▸ **WRITTEN TASK**
Below this line is a set of entries; quote exactly the lines from the line that contains "points = [vertex.co" to the line that contains "nodes[node].hide_render = nodes[node].hide_viewport", both lines included.

┌──

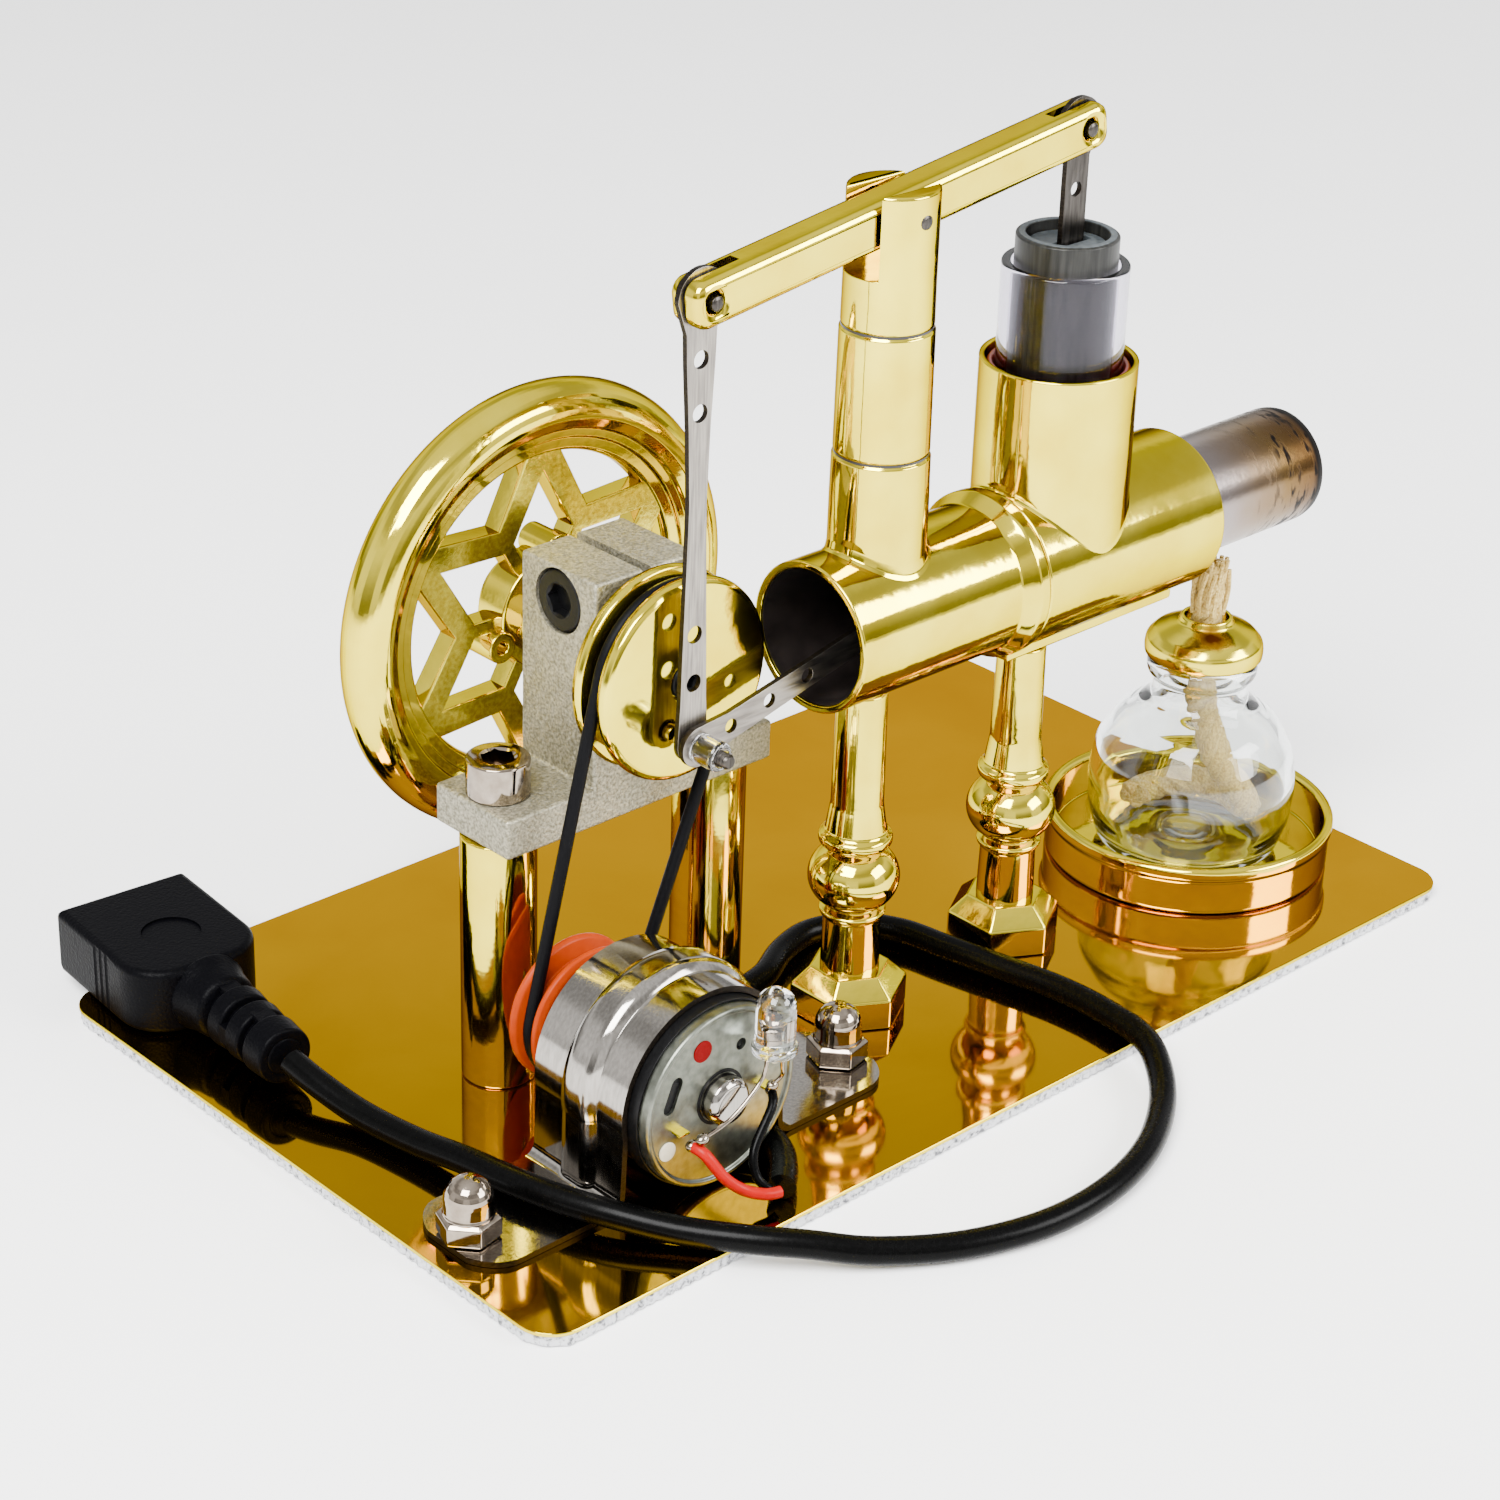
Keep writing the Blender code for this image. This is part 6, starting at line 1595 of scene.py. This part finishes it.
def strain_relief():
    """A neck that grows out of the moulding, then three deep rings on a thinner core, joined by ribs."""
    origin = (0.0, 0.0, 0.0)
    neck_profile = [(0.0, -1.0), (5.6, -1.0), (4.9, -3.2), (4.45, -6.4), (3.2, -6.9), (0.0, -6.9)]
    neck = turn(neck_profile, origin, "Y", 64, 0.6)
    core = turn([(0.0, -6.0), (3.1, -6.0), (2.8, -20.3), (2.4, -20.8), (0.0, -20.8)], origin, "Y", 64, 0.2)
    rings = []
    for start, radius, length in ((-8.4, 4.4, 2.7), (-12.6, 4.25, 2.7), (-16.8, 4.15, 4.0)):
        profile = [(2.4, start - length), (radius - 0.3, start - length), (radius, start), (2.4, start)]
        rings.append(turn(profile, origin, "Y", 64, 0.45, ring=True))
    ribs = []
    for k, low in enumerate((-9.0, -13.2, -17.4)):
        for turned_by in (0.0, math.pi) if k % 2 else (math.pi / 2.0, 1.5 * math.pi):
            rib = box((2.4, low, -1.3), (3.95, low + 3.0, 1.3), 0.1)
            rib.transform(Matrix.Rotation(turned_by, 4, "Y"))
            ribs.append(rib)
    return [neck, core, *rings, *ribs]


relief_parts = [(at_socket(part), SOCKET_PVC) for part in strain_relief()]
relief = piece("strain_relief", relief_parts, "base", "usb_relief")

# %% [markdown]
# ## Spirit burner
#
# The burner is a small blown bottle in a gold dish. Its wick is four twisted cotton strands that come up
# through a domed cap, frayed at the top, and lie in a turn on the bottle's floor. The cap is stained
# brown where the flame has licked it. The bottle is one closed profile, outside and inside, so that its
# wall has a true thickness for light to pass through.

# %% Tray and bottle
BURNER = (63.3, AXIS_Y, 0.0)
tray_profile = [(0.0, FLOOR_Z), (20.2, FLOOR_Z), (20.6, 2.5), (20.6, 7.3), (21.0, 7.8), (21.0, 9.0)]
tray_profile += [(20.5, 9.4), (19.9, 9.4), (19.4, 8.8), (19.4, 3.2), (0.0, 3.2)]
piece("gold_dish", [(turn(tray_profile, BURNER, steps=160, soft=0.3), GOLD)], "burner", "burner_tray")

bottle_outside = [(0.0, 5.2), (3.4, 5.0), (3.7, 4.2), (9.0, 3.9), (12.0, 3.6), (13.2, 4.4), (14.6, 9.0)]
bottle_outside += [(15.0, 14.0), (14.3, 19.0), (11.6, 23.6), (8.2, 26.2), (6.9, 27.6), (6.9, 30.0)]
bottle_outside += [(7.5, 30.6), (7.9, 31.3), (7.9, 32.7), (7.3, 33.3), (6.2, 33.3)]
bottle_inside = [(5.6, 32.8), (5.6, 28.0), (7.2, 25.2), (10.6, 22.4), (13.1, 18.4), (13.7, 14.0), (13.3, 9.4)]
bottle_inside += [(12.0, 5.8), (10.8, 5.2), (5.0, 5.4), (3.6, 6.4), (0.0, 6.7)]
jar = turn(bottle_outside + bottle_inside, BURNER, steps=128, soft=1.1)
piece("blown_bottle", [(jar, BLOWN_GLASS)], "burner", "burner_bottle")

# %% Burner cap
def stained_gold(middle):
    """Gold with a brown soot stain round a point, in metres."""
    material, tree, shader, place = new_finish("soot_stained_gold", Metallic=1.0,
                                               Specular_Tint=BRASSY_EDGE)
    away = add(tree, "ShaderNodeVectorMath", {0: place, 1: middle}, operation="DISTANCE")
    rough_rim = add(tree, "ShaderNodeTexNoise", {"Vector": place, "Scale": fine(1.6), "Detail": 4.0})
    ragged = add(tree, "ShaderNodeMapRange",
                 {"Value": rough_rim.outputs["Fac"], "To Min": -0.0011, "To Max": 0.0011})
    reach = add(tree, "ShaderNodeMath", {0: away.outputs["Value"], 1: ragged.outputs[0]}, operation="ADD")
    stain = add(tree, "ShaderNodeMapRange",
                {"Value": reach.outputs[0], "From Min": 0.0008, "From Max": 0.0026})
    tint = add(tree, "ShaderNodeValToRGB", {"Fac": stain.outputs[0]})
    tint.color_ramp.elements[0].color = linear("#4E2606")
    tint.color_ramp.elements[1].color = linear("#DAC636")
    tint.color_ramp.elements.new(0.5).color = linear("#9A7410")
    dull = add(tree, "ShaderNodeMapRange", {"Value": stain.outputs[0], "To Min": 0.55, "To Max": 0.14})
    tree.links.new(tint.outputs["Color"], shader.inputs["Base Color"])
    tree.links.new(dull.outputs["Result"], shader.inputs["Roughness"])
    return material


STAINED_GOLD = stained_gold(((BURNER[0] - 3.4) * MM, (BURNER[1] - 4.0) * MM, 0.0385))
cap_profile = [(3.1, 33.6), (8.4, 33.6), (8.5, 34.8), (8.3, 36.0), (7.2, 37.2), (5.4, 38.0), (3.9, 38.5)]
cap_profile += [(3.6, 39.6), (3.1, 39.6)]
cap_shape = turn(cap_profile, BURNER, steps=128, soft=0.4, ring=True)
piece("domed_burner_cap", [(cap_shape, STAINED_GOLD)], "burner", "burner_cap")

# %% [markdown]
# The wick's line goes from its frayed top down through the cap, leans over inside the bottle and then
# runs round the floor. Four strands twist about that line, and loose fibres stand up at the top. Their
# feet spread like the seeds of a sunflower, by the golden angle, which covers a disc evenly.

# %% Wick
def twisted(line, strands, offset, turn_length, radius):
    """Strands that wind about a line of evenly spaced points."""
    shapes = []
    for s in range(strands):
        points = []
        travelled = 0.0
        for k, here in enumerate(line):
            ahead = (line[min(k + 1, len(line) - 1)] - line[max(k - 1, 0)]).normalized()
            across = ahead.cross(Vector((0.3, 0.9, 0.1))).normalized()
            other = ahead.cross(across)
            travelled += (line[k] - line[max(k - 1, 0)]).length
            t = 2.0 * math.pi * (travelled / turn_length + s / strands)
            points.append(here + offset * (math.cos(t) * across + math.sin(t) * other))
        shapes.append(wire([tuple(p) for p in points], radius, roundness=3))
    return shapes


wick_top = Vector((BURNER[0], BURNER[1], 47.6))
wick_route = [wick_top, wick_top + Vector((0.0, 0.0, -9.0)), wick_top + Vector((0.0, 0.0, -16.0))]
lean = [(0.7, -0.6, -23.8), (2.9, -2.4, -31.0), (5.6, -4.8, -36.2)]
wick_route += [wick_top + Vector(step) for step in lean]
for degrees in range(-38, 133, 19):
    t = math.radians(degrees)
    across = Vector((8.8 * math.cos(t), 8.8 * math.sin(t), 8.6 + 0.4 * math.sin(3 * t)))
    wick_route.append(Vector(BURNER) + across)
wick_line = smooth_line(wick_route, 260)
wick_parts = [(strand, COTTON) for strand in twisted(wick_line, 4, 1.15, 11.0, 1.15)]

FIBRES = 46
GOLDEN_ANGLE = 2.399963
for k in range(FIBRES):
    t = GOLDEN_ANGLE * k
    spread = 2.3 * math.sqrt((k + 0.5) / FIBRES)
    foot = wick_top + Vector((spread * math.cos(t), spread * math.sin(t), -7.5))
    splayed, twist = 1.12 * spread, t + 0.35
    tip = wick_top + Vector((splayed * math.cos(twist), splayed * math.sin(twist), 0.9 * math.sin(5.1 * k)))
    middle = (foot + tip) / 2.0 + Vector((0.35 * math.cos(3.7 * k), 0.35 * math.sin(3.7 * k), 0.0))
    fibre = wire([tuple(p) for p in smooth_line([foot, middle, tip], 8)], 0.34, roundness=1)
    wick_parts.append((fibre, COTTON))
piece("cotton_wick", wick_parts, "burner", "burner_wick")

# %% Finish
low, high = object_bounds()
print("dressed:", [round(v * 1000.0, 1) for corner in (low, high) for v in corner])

└──
┌──

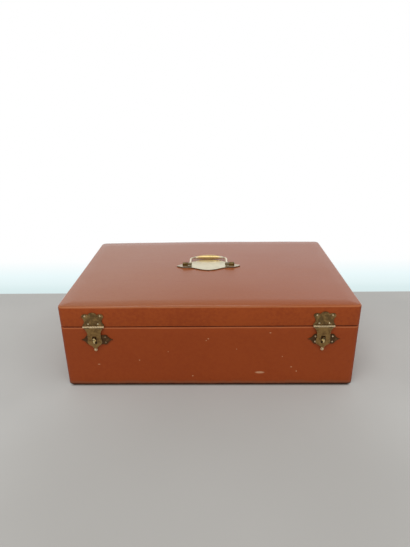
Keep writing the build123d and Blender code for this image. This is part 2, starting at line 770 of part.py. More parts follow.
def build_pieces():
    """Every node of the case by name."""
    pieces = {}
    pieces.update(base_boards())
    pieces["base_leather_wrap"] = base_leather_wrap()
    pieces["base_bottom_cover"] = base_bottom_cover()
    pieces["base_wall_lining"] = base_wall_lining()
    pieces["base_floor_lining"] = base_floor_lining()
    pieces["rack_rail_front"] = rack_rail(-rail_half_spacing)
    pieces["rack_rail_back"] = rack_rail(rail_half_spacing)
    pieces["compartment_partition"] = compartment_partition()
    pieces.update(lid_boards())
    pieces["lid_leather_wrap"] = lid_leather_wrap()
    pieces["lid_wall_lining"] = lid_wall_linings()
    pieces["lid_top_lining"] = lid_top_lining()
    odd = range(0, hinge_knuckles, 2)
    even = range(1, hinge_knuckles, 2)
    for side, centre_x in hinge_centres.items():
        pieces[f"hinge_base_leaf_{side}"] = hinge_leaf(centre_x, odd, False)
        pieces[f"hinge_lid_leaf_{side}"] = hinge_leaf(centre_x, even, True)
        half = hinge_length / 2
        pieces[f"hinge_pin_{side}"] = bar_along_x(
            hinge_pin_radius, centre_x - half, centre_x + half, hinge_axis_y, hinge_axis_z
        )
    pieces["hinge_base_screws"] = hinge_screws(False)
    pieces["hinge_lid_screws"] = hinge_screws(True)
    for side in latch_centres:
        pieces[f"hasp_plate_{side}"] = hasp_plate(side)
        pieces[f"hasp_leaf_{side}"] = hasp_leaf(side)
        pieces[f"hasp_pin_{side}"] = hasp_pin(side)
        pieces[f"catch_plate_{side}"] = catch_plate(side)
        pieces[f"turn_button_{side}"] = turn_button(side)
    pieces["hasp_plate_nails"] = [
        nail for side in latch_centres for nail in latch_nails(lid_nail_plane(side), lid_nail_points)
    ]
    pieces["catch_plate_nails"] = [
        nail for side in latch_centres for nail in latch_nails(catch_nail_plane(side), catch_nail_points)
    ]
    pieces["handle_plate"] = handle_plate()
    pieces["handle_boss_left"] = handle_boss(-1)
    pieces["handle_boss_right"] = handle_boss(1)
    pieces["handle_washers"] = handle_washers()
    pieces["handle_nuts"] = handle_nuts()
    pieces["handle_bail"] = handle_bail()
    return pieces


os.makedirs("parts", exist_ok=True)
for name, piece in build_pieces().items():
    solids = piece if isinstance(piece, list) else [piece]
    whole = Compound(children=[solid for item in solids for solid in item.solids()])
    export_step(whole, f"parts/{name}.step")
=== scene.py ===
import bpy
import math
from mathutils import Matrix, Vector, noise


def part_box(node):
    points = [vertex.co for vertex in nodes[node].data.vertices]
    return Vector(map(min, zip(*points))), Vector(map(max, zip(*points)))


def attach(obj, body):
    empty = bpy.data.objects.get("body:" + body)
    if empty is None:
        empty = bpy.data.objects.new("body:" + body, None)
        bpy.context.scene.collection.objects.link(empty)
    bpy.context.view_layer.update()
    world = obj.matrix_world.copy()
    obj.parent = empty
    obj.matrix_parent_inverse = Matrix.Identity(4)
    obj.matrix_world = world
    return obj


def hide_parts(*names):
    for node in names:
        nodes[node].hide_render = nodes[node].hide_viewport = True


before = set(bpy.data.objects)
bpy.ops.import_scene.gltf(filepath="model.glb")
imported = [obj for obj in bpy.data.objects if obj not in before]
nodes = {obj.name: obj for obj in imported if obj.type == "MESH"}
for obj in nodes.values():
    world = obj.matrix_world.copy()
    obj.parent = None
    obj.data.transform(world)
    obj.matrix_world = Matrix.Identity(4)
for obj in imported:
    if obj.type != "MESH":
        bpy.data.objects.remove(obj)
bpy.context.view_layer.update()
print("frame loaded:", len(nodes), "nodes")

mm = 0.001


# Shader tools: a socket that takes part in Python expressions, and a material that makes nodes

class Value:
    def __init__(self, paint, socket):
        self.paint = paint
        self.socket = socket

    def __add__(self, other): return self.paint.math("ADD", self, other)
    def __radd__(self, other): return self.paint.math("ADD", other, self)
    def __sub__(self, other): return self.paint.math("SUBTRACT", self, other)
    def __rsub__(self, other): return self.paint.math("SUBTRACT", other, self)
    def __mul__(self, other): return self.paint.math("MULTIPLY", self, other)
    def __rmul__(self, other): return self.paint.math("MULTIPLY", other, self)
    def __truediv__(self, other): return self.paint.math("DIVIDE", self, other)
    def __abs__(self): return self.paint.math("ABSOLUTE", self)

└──

▸ **CORRECT OUTPUT**
    points = [vertex.co for vertex in nodes[node].data.vertices]
    return Vector(map(min, zip(*points))), Vector(map(max, zip(*points)))


def attach(obj, body):
    empty = bpy.data.objects.get("body:" + body)
    if empty is None:
        empty = bpy.data.objects.new("body:" + body, None)
        bpy.context.scene.collection.objects.link(empty)
    bpy.context.view_layer.update()
    world = obj.matrix_world.copy()
    obj.parent = empty
    obj.matrix_parent_inverse = Matrix.Identity(4)
    obj.matrix_world = world
    return obj


def hide_parts(*names):
    for node in names:
        nodes[node].hide_render = nodes[node].hide_viewport = True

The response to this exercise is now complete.